Começou a expor em 1944, na exposição dos Independentes da Escola de Belas-Artes do Porto. Convém recordar que, nesta época, a alternativa à arte oficial patronizada pelo Secretariado Nacional de Informação, que tinha tido a sua apoteose na Exposição do Mundo Português de 1940 e que se continuava pelas Exposições de Arte Moderna daquela instituição, era escassa, tendo-se concretizado numa exposição surrealista (também em 1940) numa casa de decorações, em Lisboa, e pouco mais. Lanhas, com os seus colegas estudantes, integrava o elenco dos jovens artistas da escola portuense que gozava de um ambiente favorecedor da criatividade sem paralelo no país. Expunha uns Pássaros e Rochedos estilizados, mas sobretudo que se concretizavam numa paleta de cores contida e uniforme, feita de verdes, cinzas, ocres e sépias, que manteria durante o resto da vida.

Lanhas depressa se revelaria o mentor do grupo dos Independentes, expressão que não designava uma pertença geracional (incluía também alguns professores, bem como artistas que não frequentavam a escola), mas uma vontade efectiva de criar uma alternativa à inexistência de um ambiente propiciador da inovação plástica em Portugal, e sobretudo em Lisboa. Estas primeiras obras, ainda marcadas pela figura sobre o fundo, são realizadas com a espátula que aplica camadas de cores espessas sobre o susporte. Ainda em 1944, Fernando Lanhas realiza as primeiras pinturas totalmente abstractas, a que dá títulos quantitativos: 01-44, por exemplo, assinala a primeira pintura feita nesse ano. A partir daqui, toda a sua obra pictórica se concretiza e incide na busca de uma estrutura geométrica original, pesquisa essa que inclui a vertente cósmica e mesmo metafísica da ciência. Escreve muito, e relata minuciosamente todos os sonhos que tem.

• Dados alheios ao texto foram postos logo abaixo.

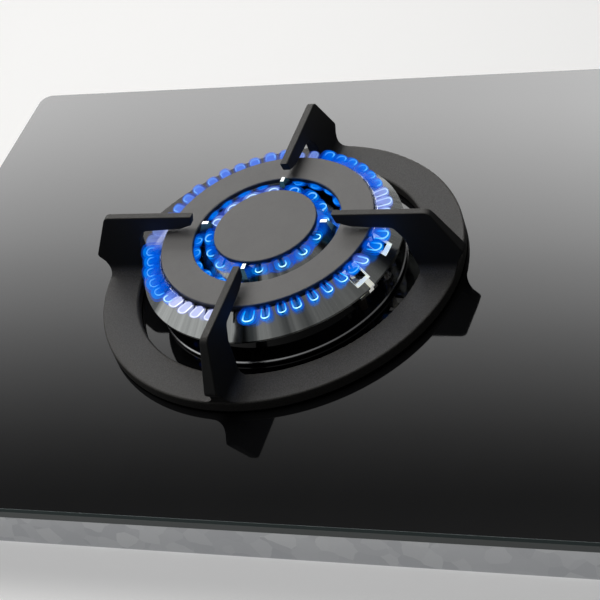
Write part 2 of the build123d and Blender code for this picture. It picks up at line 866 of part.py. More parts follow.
def support_arm():
    reach = support_outer_radius + arm_bulge - arm_tip_radius + 4
    half_top, half_foot = arm_top_thickness / 2, arm_foot_thickness / 2
    flare = half_foot + arm_foot_flare
    section = [(-flare, support_lift + 1), (flare, support_lift + 1), (flare, support_top), (half_foot, support_top),
               (half_top, arm_top + 1), (-half_top, arm_top + 1), (-half_foot, support_top), (-flare, support_top)]
    wedge = rounded(section, {3: arm_foot_flare - 0.2, 6: arm_foot_flare - 0.2})
    bar = extrude(Plane(origin=(arm_tip_radius - 2, 0, 0), x_dir=(0, 1, 0), z_dir=(1, 0, 0)) * wedge, reach)
    arm = extrude(Plane.XZ * arm_side(), flare + 1, both=True) & bar
    rims = [edge for edge in arm.edges() if edge.center().Z > support_top + 14 and edge.length > 5
            and edge.center().X > arm_tip_radius + 1 and abs(edge.center().Y) > 1]
    return fillet(rims, arm_edge_round)


def make_pan_support():
    middle = (support_inner_radius + support_outer_radius) / 2
    base = ring(support_outer_radius, support_inner_radius, support_lift, support_top)
    base = fillet(base.edges().group_by(Axis.Z)[-1], support_edge_round)
    base += around(arm_count, support_arm())
    peg_hole = Pos(middle, 0, 0) * upright(foot_peg_radius, 0, support_lift + foot_peg_height)
    return burner * (base - around(4, peg_hole, start=45))


def make_support_feet():
    middle = (support_inner_radius + support_outer_radius) / 2
    foot = upright(foot_radius, 0, support_lift) + upright(foot_peg_radius, 0, support_lift + foot_peg_height)
    return group(around(4, Pos(middle, 0, 0) * foot, start=45), burner)


# ---------------------------------------------------------------- tap

def plug_outline(clearance):
    return turned((0, plug_bottom), (plug_bottom_radius + clearance, plug_bottom), (plug_top_radius + clearance, plug_top),
                  (0, plug_top))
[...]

Como também afirma Pedro Lapa, "o seu onirismo conota a superfície da tela com um lugar mágico de inscrição de símbolos".

Coincidências poéticas

É em 1946 que o salão das Réalités Nouvelles, em Paris, dirigido por Jan Arp e Albert Gleizes, entre outros, se institui como local de divulgação e promoção da abstracção do pós-guerra. Nesse sentido, a obra de Lanhas, que se concretizava em Portugal, país onde a informação sobre artes plásticas era escassa e insuficiente, apresentava-se em sintonia com a cena internacional. Até esta data, Amadeo de Souza-Cardoso tinha sido o único artista do século XX a consegui-lo. Mas Amadeo trabalhara sobretudo em França ou no exílio de Amarante, recusando quase por completo o contacto com o meio artístico português da altura. Faleceu em 1918, muito novo, e tudo o que se possa dizer sobre os caminhos que a sua pintura tomaria se eventualmente tivesse sobrevivido é pura conjectura.

No caso de Lanhas, há uma recusa fortíssima em deixar-se enlear pela facilidade pictórica. A sua pintura é essencialmente abstracta, e procura uma ligação à terra e aos elementos que exigem a contenção formal. As coincidências, quando existem, são poéticas e nunca programáticas ou políticas. Na História da Arte em Portugal, o crítico e historiador João Pinharanda salienta uma espiritualidade nortenha que se materializa na obra de Lanhas, mas também na de Agustina, Teixeira de Pascoaes, Camilo, na do próprio Amadeo, Manoel de Oliveira. No mesmo livro, Raquel Henriques da Silva refere uma frase sua, um paradoxo poético que sintetiza bem a sua postura como artista e como pessoa: "Quase não é natural ser artista. Difícil ainda àquele que pretende julgar, afirmar."